Why It Matters in NHI Security

Token enrichment becomes a security issue when teams confuse convenience with authority. Over-enriched tokens widen the blast radius of a compromise, because any data placed in the token can be inspected, replayed, or abused until expiry. Under-enriched tokens, by contrast, push every decision to downstream systems and can create inconsistent authorisation paths that are difficult to audit. In NHI environments, that matters because workload identities, API clients, and AI agents often authenticate at machine speed and at scale.
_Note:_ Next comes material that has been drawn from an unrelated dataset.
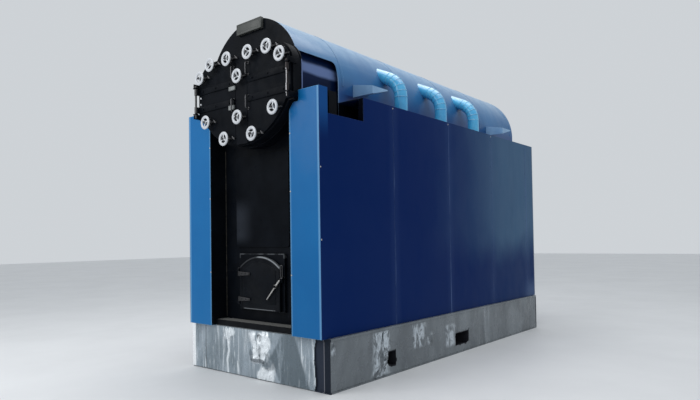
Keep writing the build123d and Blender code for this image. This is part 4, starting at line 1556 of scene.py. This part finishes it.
@dataclass
class Handwheels:
    """White cast handwheels on their clamp screws, with the dogs that the screws press."""

    rim_middle: float = 0.0625
    rim_half_width: float = 0.0175
    hub_radius: float = 0.019
    thread_radius: float = 0.0095
    thread_steps: int = 26
    tail: float = 0.022
    reach: float = 0.065
    plane: float = FRONT - 0.14
    claw_at: float = 0.122
    claw_turn: float = 50
    long_dog: float = 0.135
    short_dog: float = 0.09
    groups: tuple = (
        Group("left", Body.LEFT_LEAF, -1, LEAF_SPOTS, (0, 1, 2, 3, 4)),
        Group("right", Body.RIGHT_LEAF, 1, LEAF_SPOTS, (1, 2, 4)),
        Group("centre", Body.BOILER, 1, ((0.0, 3.32), (0.0, 2.87))),
    )

    def rim(self) -> Piece:
        """Builds one flattened rim about the origin, facing -Y."""
        rim = ring("rim", self.rim_middle, self.rim_half_width, (0, 0, 0), (0, 1, 0), 48, 14)
        return flatten(rim, (1, 0.58, 1))

    def spider(self) -> Piece:
        """Builds one hub with its three tapered spokes about the origin.

        Returns:
            The spider.
        """
        hub = rod("hub", self.hub_radius, (0, 0.014, 0), (0, -0.012, 0))
        parts = [soften(hub, 0.003)]
        for index in range(3):
            spoke = block("spoke", (0.012, -0.005, -0.009), (0.058, 0.005, 0.009))
            taper(spoke, (1, 0.8, 0.7))
            parts.append(soften(spoke, 0.0035))
            spoke.data.transform(turn_about_y(90 + 120 * index))
        return join("spider", parts)

    def screw(self) -> Piece:
        """Builds one screw about the origin: thread, nut, collar and washer plate.

        Returns:
            The screw.
        """
        stem = rod("stem", self.thread_radius, (0, -self.tail, 0), (0, self.reach, 0), 16)
        divide(stem, Y, self.thread_steps - 1)
        pitch = (self.reach + self.tail) / self.thread_steps
        with editing(stem, Pick.CORNERS):
            pick(
                stem, lambda place, normal: round((place.y + self.tail) / pitch) % 2 == 1,
                Pick.CORNERS,
            )
            bpy.ops.transform.resize(value=(0.84, 1, 0.84), center_override=(0, 0, 0))
        nut = bolt(0.0165, (0, -0.012, 0), 0.007)
        collar = soften(rod("collar", 0.015, (0, 0.014, 0), (0, 0.024, 0), 20), 0.002)
        washer = block("washer", (-0.03, self.reach - 0.01, -0.03), (0.03, self.reach, 0.03))
        return join("screw", [stem, nut, collar, soften(washer, 0.004)])

    def dog(self, length: float) -> Piece:
        """Builds one tapered dog about the origin, with a bent toe.

        Args:
            length: How far it reaches from the screw's middle.

        Returns:
            The dog, pointing along +X.
        """
        foot = (-0.014, self.reach - 0.024, -0.012)
        dog = block("dog", foot, (length - 0.012, self.reach - 0.01, 0.012))
        with editing(dog):
            pick_ends(dog, X, 1)
            bpy.ops.transform.resize(value=(1, 1, 0.6))
            extrude((0.012, 0.009, 0))
        return soften(dog, 0.003)

    def claw(self) -> Piece:
        """Builds the bright bent tip of one long dog about the origin.

        Returns:
            The claw.
        """
        foot = (-0.026, self.reach - 0.03, -0.006)
        claw = block("claw", foot, (0.018, self.reach - 0.022, 0.006))
        with editing(claw):
            pick_ends(claw, X, 1)
            extrude((0.008, 0.01, 0.006))
            bpy.ops.transform.resize(value=(1, 0.7, 0.6))
        soften(claw, 0.002)
        claw.data.transform(Matrix.Translation((self.claw_at, 0, 0)) @ turn_about_y(self.claw_turn))
        return claw

    def clamps(self, group: Group, places: Sequence[Matrix]) -> None:
        """Builds the screws, dogs and claws of one group.

        Args:
            group: The group.
            places: Where each of its screws goes.
        """
        long = [place for index, place in enumerate(places) if index in group.dogs_long]
        short = [place for index, place in enumerate(places) if index not in group.dogs_long]
        parts = copies(self.screw(), places)
        if long:
            parts += copies(self.dog(self.long_dog), long)
            claws = copies(self.claw(), long)
            settle(f"{group.name}_dog_claws", claws, group.body, Shop.CLAW)
        if short:
            parts += copies(self.dog(self.short_dog), short)
        name, stands_for = f"{group.name}_threaded_screws", f"{group.name}_clamp_screws"
        settle(name, parts, group.body, Shop.SCREW, stands_for)

    def build(self) -> None:
        """Builds the wheels, each at a turn of its own, and the clamps of every group."""
        for group in self.groups:
            places = [
                Matrix.Translation((group.side * across, self.plane, height))
                for across, height in group.spots
            ]
            turned = [
                place @ turn_about_y(23 + 47 * index + 31 * group.side)
                for index, place in enumerate(places)
            ]
            for label, part, finish in (
                ("rims", self.rim(), Shop.WHEEL), ("spokes", self.spider(), Shop.SPIDER)
            ):
                name, stands_for = f"{group.name}_wheel_{label}", f"{group.name}_handwheels"
                wheels = copies(part, turned)
                settle(name, wheels, group.body, finish, stands_for, angle=38)
            self.clamps(group, places)


@dataclass
class RiserCasings:
    """Segmented sheet casings of the riser pipes."""

    radius: float = 0.08
    across: float = 0.965
    corner: float = 3.42
    fall: tuple[float, float] = (0.56, 0.25)
    start: float = 0.12
    bend: float = 0.28
    steps: int = 5
    deck: float = 3.05
    places: tuple = (1.6, 2.53, 3.448)
    bead: float = 0.0045
    collars: tuple = ((0.006, 0.008), (0.012, 0.005))

    def casing(self) -> Piece:
        """Builds the right-hand casing at Y = 0, with beads at its joints.

        Returns:
            The casing.
        """
        root = Vector((self.across - self.fall[0], 0, self.corner + self.fall[1]))
        knee = Vector((self.across, 0, self.corner))
        foot = Vector((self.across, 0, self.deck))
        slope = (knee - root).normalized()
        path = (root + slope * self.start, knee, foot)
        parts = [bent_rod("casing", self.radius, path, self.bend, self.steps, 32)]
        turn = slope.angle(foot - knee)
        ahead = self.bend * math.tan(turn / 2)
        middle = Vector((self.across - self.bend, 0, self.corner - ahead))
        for step in range(self.steps + 1):
            angle = turn * (1 - step / self.steps)
            spot = middle + Vector((math.cos(angle), 0, math.sin(angle))) * self.bend
            along = (math.sin(angle), 0, -math.cos(angle))
            parts.append(ring("bead", self.radius, self.bead, spot, along))
        for rise, thick in self.collars:
            spot = (self.across, 0, self.deck + rise)
            parts.append(ring("foot", self.radius + 0.004, thick, spot, (0, 0, 1)))
        return join("casing", parts)

    def build(self) -> None:
        """Builds all six casings."""
        right = [Matrix.Translation((0, FRONT + place, 0)) for place in self.places]
        casings = copies(self.casing(), right + [place @ HALF_TURN for place in right])
        settle("riser_casings", casings, Body.BOILER, Shop.CASING, "riser_pipes", angle=24)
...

NHIMG research has shown how often tokens and related secrets are mishandled in the wild, including the finding that 44% of NHI tokens are exposed in the wild, being sent or stored across collaboration tools, tickets, and code commits. That exposure risk is amplified when enrichment payloads are too broad or too persistent. The same lesson appears in incidents such as the Salesloft OAuth token breach, where token misuse turned access into data exposure. Practitioners should align token handling with NIST Cybersecurity Framework 2.0 by limiting claim scope, validating claim freshness, and revoking tokens quickly when trust changes. Organisations typically encounter the limits of token enrichment only after a token leak or privilege misuse, at which point the design becomes operationally unavoidable to address.

Standards & Framework Alignment

This section maps relevant standards and security frameworks to the operational risks and controls described in this guidance.
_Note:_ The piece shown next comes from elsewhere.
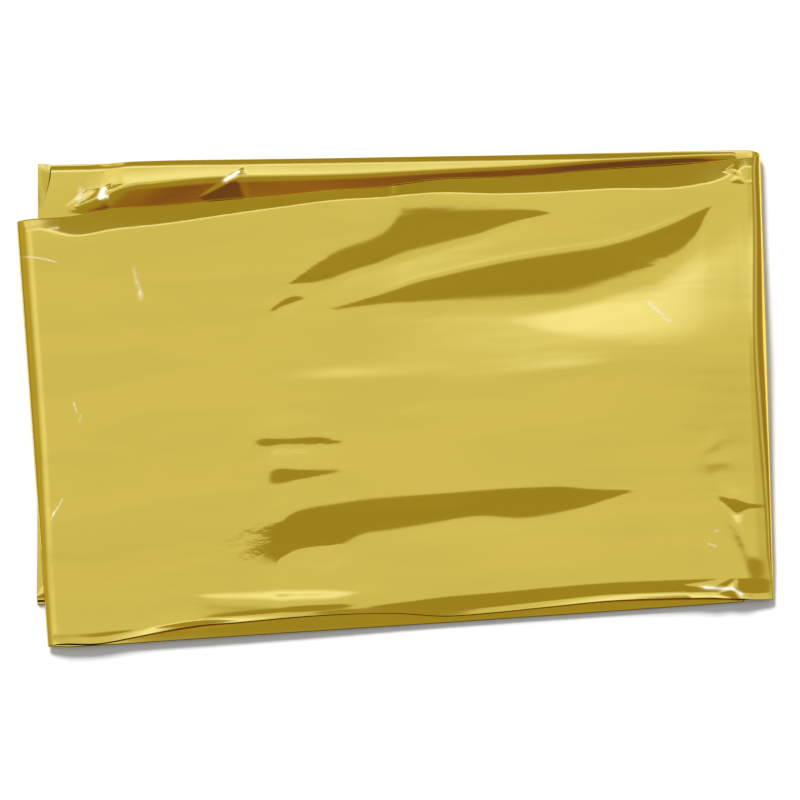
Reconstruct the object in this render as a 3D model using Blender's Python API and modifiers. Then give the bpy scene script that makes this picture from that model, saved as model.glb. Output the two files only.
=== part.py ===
"""Emergency foil blanket, folded back and forth and laid flat, in metres with +Z up.

One sheet of gold metallised film, already halved three times into a long strip, is folded
across into four leaves. From its loose end the strip runs along the floor leaf to the right,
up round the outer bend, back along the top leaf, down round the left bend, out along the
under leaf, down round the inner bend and home along the inner leaf. The upper two leaves lie
turned a few degrees on the lower two. The strip is a grid that is bent into this section and
given the thickness of its film layers.
"""

from collections import namedtuple

import bpy
import numpy as np

PART_NAME = "foil_blanket"

FILM_STACK = 0.001  # thickness of the eight films that lie together in every leaf
FLOOR_HEIGHT = FILM_STACK / 2
INNER_HEIGHT = 0.0023
UNDER_HEIGHT = 0.0050
TOP_OVER_UNDER = 0.0028  # along the top leaf's edges
ROWS = 22  # steps from the front edge to the back edge
ROW_CROWDING = 0.62  # how much closer the rows lie at the edges than in the middle
BEND_SQUARENESS = 2.2  # 2 is a half ellipse, more is flatter at its tip

# Each leaf's corners, where its bends start: f is front, b back, l left and r right.
# The bows are how far the middles of the long edges lie back of the line between the corners.
Leaf = namedtuple("Leaf", "steps fl_x fl_y fr_x fr_y bl_x bl_y br_x br_y front_bow back_bow")
LEAVES = {
    "floor": Leaf(7, -0.1960, -0.1188, 0.1985, -0.1161, -0.1975, 0.1378, 0.1935, 0.1450, 0.0, 0.0),
    "top": Leaf(26, -0.1842, -0.1440, 0.1940, -0.1152, -0.2016, 0.1028, 0.1930, 0.1404, 0.0048, 0.0010),
    "under": Leaf(14, -0.1842, -0.1452, 0.1895, -0.1182, -0.2016, 0.1014, 0.1870, 0.1390, 0.0010, 0.0008),
    "inner": Leaf(14, -0.1962, -0.1172, 0.1892, -0.1160, -0.1962, 0.1368, 0.1868, 0.1420, 0.0, 0.0),
}

# How far each bend stands out past the leaves that it joins, at the front and at the back.
Bend = namedtuple("Bend", "steps side front_reach back_reach")
BENDS = {
    "outer_bend": Bend(8, +1, 0.0106, 0.0081),
    "left_bend": Bend(7, -1, 0.0052, 0.0068),
    "inner_bend": Bend(6, +1, 0.0018, 0.0018),
}

# The inner leaf's back lip stands up in front of the upper leaves: a row for each place
# along it, with the crest's distance back and its height above the leaf.
Lip = namedtuple("Lip", "x crest_y height")
LIP = (
    Lip(-0.1780, 0.1230, 0.0000),
    Lip(-0.1610, 0.1246, 0.0044),
    Lip(-0.1350, 0.1268, 0.0050),
    Lip(-0.0900, 0.1306, 0.0046),
    Lip(-0.0680, 0.1292, 0.0034),
    Lip(-0.0290, 0.1300, 0.0026),
    Lip(0.0225, 0.1334, 0.0017),
    Lip(0.0700, 0.1360, 0.0011),
    Lip(0.1170, 0.1393, 0.0007),
    Lip(0.1950, 0.1435, 0.0000),
)
LIP_BACK_WIDTH = 0.0100
LIP_FRONT_WIDTH = 0.0072
LIP_CREST = 0.20  # shares of its sides that are rounded at the top and at the bottom
LIP_FOOT = 0.40

# Ridges in the top leaf, a row for each. The crest runs from (x0, y0) to (x1, y1) and bows
# towards the back. The steep side falls towards the front.
Ridge = namedtuple("Ridge", "x0 y0 x1 y1 bow height steep gentle")
RIDGES = (
    Ridge(-0.0590, 0.0680, 0.0850, 0.1090, 0.0090, 0.0042, 0.0230, 0.0420),  # upper fold
    Ridge(-0.0360, 0.0540, 0.1810, 0.1100, -0.0010, 0.0046, 0.0280, 0.0400),  # long fold
    Ridge(-0.0720, -0.0690, 0.1280, -0.0520, 0.0090, 0.0030, 0.0180, 0.0380),  # low fold
)
RIDGE_TAPER = 0.7  # under 1 keeps a ridge full along most of its length
CRISP_CREST = 0.10  # share of the steep side that is rounded at the crest
STEEP_FOOT = 0.45  # share of the steep side that runs out level
GENTLE_CREST = 0.60
GENTLE_FOOT = 0.40

CREASE_X = -0.0650  # a pressed crease: the ridges stop short of it and the foil left of it is smooth
CREASE_WIDTH = 0.0060

EDGE_ROLL_BACK = 0.0110  # width of the rounding along the top leaf's back edge
EDGE_ROLL_FRONT = 0.0120
PILLOW = 0.0014  # how far the top leaf stands up off the under leaf, inside its rounded edges

GAPE_X = -0.1180  # the upper leaves' back edge stands open around here
GAPE_HALF_LENGTH = 0.1150
GAPE_DEPTH = 0.0600
GAPE_HEIGHT = 0.0030

OVERHANG_Y = -0.1120  # in front of this line the upper leaves sag over the lower leaves' edge
OVERHANG_FALL = 0.0300
OVERHANG_SAG = 0.0030

SMALLEST = 1e-6  # keeps a width that tapers to nothing off zero

GOLD = (0.644, 0.430, 0.060, 1.0)
GOLD_ROUGHNESS = 0.14


def smooth(t):
    """0 below 0, 1 above 1, with an even S between them."""
    t = np.clip(t, 0.0, 1.0)
    return t * t * (3.0 - 2.0 * t)


def hump(t):
    """0 at both ends and 1 along a flat middle."""
    return 1.0 - (2.0 * t - 1.0) ** 4


def fall(t, crest, foot):
    """1 at the crest and 0 at the foot: an even slope that is rounded over both shares."""
    t = np.clip(t, 0.0, 1.0)
    steepest = 1.0 / (1.0 - (crest + foot) / 2.0)
    near_crest = 1.0 - steepest * t * t / (2.0 * crest)
    straight = 1.0 - steepest * (t - crest / 2.0)
    near_foot = steepest * (1.0 - t) ** 2 / (2.0 * foot)
    return np.where(t < crest, near_crest, np.where(t > 1.0 - foot, near_foot, straight))


def lip_height(x, y):
    """The inner leaf's back lip: a crest that follows LIP, gentle behind and steep in front."""
    stations = np.array(LIP)
    crest_y = np.interp(x, stations[:, 0], stations[:, 1])
    height = np.interp(x, stations[:, 0], stations[:, 2])
    ahead = crest_y - y
    front = fall(ahead / LIP_FRONT_WIDTH, LIP_CREST, LIP_FOOT)
    back = fall(-ahead / LIP_BACK_WIDTH, LIP_CREST, LIP_FOOT)
    return height * np.where(ahead > 0.0, front, back)


def ridge_height(x, y, ridge):
    """One ridge: it tapers to nothing at both ends, in height and in the width of its steep side."""
    run_x, run_y = ridge.x1 - ridge.x0, ridge.y1 - ridge.y0
    length = np.hypot(run_x, run_y)
    along = ((x - ridge.x0) * run_x + (y - ridge.y0) * run_y) / length**2
    off = ((y - ridge.y0) * run_x - (x - ridge.x0) * run_y) / length
    inside = np.clip(along, 0.0, 1.0)
    bulge = 4.0 * inside * (1.0 - inside)
    ahead = ridge.bow * bulge - off
    taper = np.maximum(bulge, SMALLEST) ** RIDGE_TAPER
    steep = fall(ahead / (ridge.steep * taper), CRISP_CREST, STEEP_FOOT)
    gentle = fall(-ahead / ridge.gentle, GENTLE_CREST, GENTLE_FOOT)
    right_of_crease = smooth((x - CREASE_X) / CREASE_WIDTH)
    side = np.where(ahead > 0.0, steep, gentle) * (bulge > 0.0)
    return ridge.height * taper * right_of_crease * side


def overhang_drop(y):
    """How far the upper leaves sag in front of the lower leaves."""
    return OVERHANG_SAG * smooth((OVERHANG_Y - y) / OVERHANG_FALL)


def gape_height(x, behind):
    """The opening between the upper and lower leaves: highest at the back edge near GAPE_X."""
    along = smooth(1.0 - np.abs(x - GAPE_X) / GAPE_HALF_LENGTH)
    return GAPE_HEIGHT * along * smooth(1.0 - behind / GAPE_DEPTH)


def leaf_height(name, x, y, to_front, to_back):
    """Height of a leaf's middle surface: each leaf lies on the one below it, a little apart."""
    if name == "floor":
        return np.full_like(x, FLOOR_HEIGHT)
    if name == "inner":
        return INNER_HEIGHT + lip_height(x, y)
    under = UNDER_HEIGHT + gape_height(x, to_back) - overhang_drop(y)
    if name == "under":
        return under
    rolled = smooth(to_front / EDGE_ROLL_FRONT) * smooth(to_back / EDGE_ROLL_BACK)
    ridges = sum(ridge_height(x, y, ridge) for ridge in RIDGES)
    return under + TOP_OVER_UNDER + rolled * (PILLOW + ridges)


def leaf_points(name, across, forward):
    """Points of one leaf: across is 0 at its left edge and 1 at its right, forward 0 at its front."""
    leaf = LEAVES[name]
    front_x = leaf.fl_x + (leaf.fr_x - leaf.fl_x) * across
    back_x = leaf.bl_x + (leaf.br_x - leaf.bl_x) * across
    front_y = leaf.fl_y + (leaf.fr_y - leaf.fl_y) * across + leaf.front_bow * hump(across)
    back_y = leaf.bl_y + (leaf.br_y - leaf.bl_y) * across + leaf.back_bow * hump(across)
    depth = back_y - front_y
    x = front_x + (back_x - front_x) * forward
    y = front_y + depth * forward
    z = leaf_height(name, x, y, forward * depth, (1.0 - forward) * depth)
    return np.stack((x, y, z), axis=-1)


def bend_points(name, start_leaf, end_leaf, turn, forward):
    """Points of one bend between two leaves' edges: a squared half ellipse, as turn goes from 0 to 1."""
    bend = BENDS[name]
    edge = 1.0 if bend.side > 0 else 0.0
    start = leaf_points(start_leaf, np.full_like(turn, edge), forward)
    end = leaf_points(end_leaf, np.full_like(turn, edge), forward)
    angle = np.pi * turn
    share = ((1.0 - np.cos(angle)) / 2.0)[..., None]
    reach = bend.front_reach + (bend.back_reach - bend.front_reach) * forward
    out = (1.0 - np.abs(np.cos(angle)) ** BEND_SQUARENESS) ** (1.0 / BEND_SQUARENESS)
    points = start + (end - start) * share
    points[..., 0] += bend.side * reach * out
    return points


def strip_points():
    """All the strip's points, row by row from its front edge, and the number of steps along it."""
    even = np.linspace(0.0, 1.0, ROWS + 1)
    crowded = even - ROW_CROWDING * np.sin(2.0 * np.pi * even) / (2.0 * np.pi)
    route = (
        ("floor", None, None),
        ("outer_bend", "floor", "top"),
        ("top", None, None),
        ("left_bend", "top", "under"),
        ("under", None, None),
        ("inner_bend", "under", "inner"),
        ("inner", None, None),
    )
    leftward = {"top", "inner"}
    columns = []
    for name, start_leaf, end_leaf in route:
        steps = BENDS[name].steps if start_leaf else LEAVES[name].steps
        along, forward = np.meshgrid(np.linspace(0.0, 1.0, steps + 1), crowded)
        if start_leaf:
            columns.append(bend_points(name, start_leaf, end_leaf, along, forward)[:, 1:-1])
        else:
            across = 1.0 - along if name in leftward else along
            columns.append(leaf_points(name, across, forward))
    points = np.concatenate(columns, axis=1)
    return points.reshape(-1, 3), points.shape[1] - 1


def foil_material():
    """Gold metallised film."""
    material = bpy.data.materials.new("gold_film")
    material.use_nodes = True
    shader = material.node_tree.nodes["Principled BSDF"]
    shader.inputs["Base Color"].default_value = GOLD
    shader.inputs["Metallic"].default_value = 1.0
    shader.inputs["Roughness"].default_value = GOLD_ROUGHNESS
    return material


def foil_blanket(collection):
    """The folded strip: a flat grid moved onto the section's points, then thickened."""
    points, steps = strip_points()
    points[:, :2] -= (points[:, :2].min(axis=0) + points[:, :2].max(axis=0)) / 2.0
    bpy.ops.mesh.primitive_grid_add(x_subdivisions=steps, y_subdivisions=ROWS, size=1.0)
    strip = bpy.context.object
    strip.name = PART_NAME
    strip.data.name = PART_NAME
    strip.data.vertices.foreach_set("co", points.astype(np.float32).ravel())
    strip.data.shade_smooth()
    strip.data.materials.append(foil_material())
    film = strip.modifiers.new("film_stack", "SOLIDIFY")
    film.thickness = FILM_STACK
    film.offset = 0.0
    film.use_even_offset = True
    for owner in list(strip.users_collection):
        owner.objects.unlink(strip)
    collection.objects.link(strip)
    return strip


def main():
    for item in list(bpy.data.objects):
        bpy.data.objects.remove(item)
    collection = bpy.data.collections.new("emergency_foil_blanket")
    bpy.context.scene.collection.children.link(collection)
    foil_blanket(collection)


main()
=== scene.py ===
"""Gold emergency foil blanket, folded back and forth and laid flat, in metres with +Z up.

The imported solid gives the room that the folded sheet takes. The sheet itself is built here as
the eight films that lie together in every leaf: the outer film, which wraps the others round
their back fold and is all that shows from above, and the inner films, whose edges show along
the front and at the loose ends.
"""

import math
from collections import namedtuple

import bpy
import numpy as np
from bpy.props import FloatProperty, FloatVectorProperty, PointerProperty
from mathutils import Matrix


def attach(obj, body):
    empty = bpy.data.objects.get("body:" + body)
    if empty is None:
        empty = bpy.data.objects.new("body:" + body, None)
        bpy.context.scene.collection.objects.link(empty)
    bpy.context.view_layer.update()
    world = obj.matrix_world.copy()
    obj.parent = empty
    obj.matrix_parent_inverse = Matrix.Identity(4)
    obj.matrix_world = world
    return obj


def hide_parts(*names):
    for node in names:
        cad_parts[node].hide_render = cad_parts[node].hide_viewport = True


bl_info = {
    "name": "Folded foil blanket",
    "version": (1, 0, 0),
    "blender": (4, 5, 0),
    "location": "View3D > Sidebar > Foil blanket",
    "description": "Builds the films of a folded foil blanket round its packed solid, and its stage",
    "category": "Object",
}

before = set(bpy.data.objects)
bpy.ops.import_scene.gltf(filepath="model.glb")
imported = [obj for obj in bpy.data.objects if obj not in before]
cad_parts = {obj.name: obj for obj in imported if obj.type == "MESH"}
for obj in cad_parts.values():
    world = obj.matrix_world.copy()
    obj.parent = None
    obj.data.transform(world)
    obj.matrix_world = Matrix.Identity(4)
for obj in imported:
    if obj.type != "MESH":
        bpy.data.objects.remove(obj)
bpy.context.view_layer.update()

SOLID = "foil_blanket"

FLAT_LENGTH = 1.600  # the blanket's long side, along the strip
FLAT_WIDTH = 2.100  # across the strip, halved three times
FILMS = 8  # so that many films lie together in each leaf
PASS_WIDTH = FLAT_WIDTH / FILMS
LEAF_LENGTH = FLAT_LENGTH / 4.0
OUTER_OFFSET = 3.5  # spacings from a leaf's middle surface to the outer film

# Heights of the leaves' middle surfaces.
FLOOR_HEIGHT = 0.0005
INNER_HEIGHT = 0.0023
UNDER_HEIGHT = 0.0050

# Each leaf's corners, where its bends start: f is front, b back, l left and r right.
Leaf = namedtuple("Leaf", "fl_x fl_y fr_x fr_y bl_x bl_y br_x br_y")
LEAVES = {
    "floor": Leaf(-0.1960, -0.1188, 0.1985, -0.1161, -0.1975, 0.1382, 0.1935, 0.1472),
    "top": Leaf(-0.1776, -0.1435, 0.1940, -0.1152, -0.1946, 0.1035, 0.1930, 0.1396),
    "under": Leaf(-0.1776, -0.1447, 0.1895, -0.1182, -0.1946, 0.1021, 0.1870, 0.1382),
    "inner": Leaf(-0.1962, -0.1172, 0.1892, -0.1160, -0.1962, 0.1372, 0.1868, 0.1450),
}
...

OWASP Non-Human Identity Top 10 address the attack and risk surface, while NIST CSF 2.0 and NIST Zero Trust (SP 800-207) set the governance and control requirements practitioners need to meet.

Framework Control / Reference Relevance
OWASP Non-Human Identity Top 10 NHI-02 Token enrichment must avoid embedding sensitive secrets or overbroad claims.
NIST CSF 2.0 PR.AC-4 Local authorisation depends on controlled access and least-privilege decisions.
NIST Zero Trust (SP 800-207) Zero Trust requires continuous verification rather than trusting token contents blindly.

Use enriched claims to support least-privilege checks without replacing policy governance.